— START SOURCE DATA —

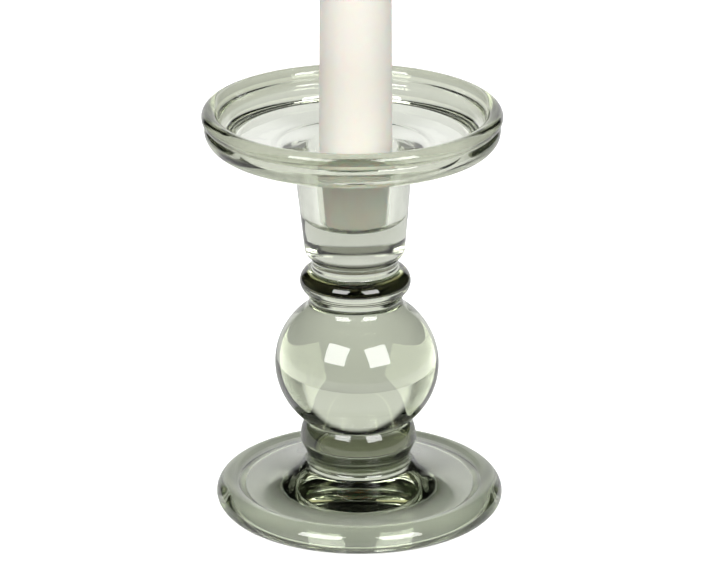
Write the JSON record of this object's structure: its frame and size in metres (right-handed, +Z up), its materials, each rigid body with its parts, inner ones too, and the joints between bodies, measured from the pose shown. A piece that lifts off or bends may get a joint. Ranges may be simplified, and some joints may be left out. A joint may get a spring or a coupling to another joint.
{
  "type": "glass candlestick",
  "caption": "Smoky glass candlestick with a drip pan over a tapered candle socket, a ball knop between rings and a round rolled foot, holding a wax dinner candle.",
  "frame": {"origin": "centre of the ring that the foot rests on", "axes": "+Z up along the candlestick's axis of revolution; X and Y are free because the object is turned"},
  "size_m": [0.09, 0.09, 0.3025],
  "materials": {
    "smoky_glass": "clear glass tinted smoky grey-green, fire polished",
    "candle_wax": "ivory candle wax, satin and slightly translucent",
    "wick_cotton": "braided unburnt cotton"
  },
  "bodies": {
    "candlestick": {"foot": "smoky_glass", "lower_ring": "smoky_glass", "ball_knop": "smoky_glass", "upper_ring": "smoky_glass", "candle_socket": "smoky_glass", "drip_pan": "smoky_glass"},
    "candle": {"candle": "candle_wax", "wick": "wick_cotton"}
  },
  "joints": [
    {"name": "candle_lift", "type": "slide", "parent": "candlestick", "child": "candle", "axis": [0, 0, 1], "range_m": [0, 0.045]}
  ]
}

— END SOURCE DATA —

= AIM =
Copy down the whole of the data above, matching it exactly.

= REPLY =
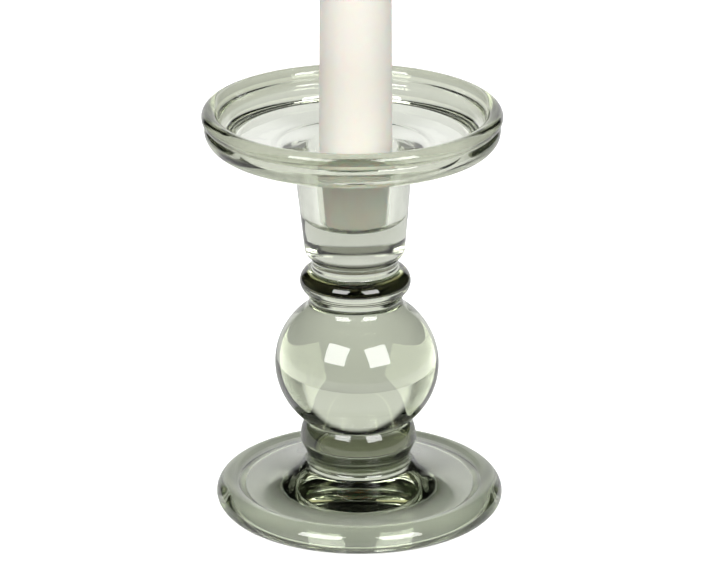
Write the JSON record of this object's structure: its frame and size in metres (right-handed, +Z up), its materials, each rigid body with its parts, inner ones too, and the joints between bodies, measured from the pose shown. A piece that lifts off or bends may get a joint. Ranges may be simplified, and some joints may be left out. A joint may get a spring or a coupling to another joint.
{
  "type": "glass candlestick",
  "caption": "Smoky glass candlestick with a drip pan over a tapered candle socket, a ball knop between rings and a round rolled foot, holding a wax dinner candle.",
  "frame": {"origin": "centre of the ring that the foot rests on", "axes": "+Z up along the candlestick's axis of revolution; X and Y are free because the object is turned"},
  "size_m": [0.09, 0.09, 0.3025],
  "materials": {
    "smoky_glass": "clear glass tinted smoky grey-green, fire polished",
    "candle_wax": "ivory candle wax, satin and slightly translucent",
    "wick_cotton": "braided unburnt cotton"
  },
  "bodies": {
    "candlestick": {"foot": "smoky_glass", "lower_ring": "smoky_glass", "ball_knop": "smoky_glass", "upper_ring": "smoky_glass", "candle_socket": "smoky_glass", "drip_pan": "smoky_glass"},
    "candle": {"candle": "candle_wax", "wick": "wick_cotton"}
  },
  "joints": [
    {"name": "candle_lift", "type": "slide", "parent": "candlestick", "child": "candle", "axis": [0, 0, 1], "range_m": [0, 0.045]}
  ]
}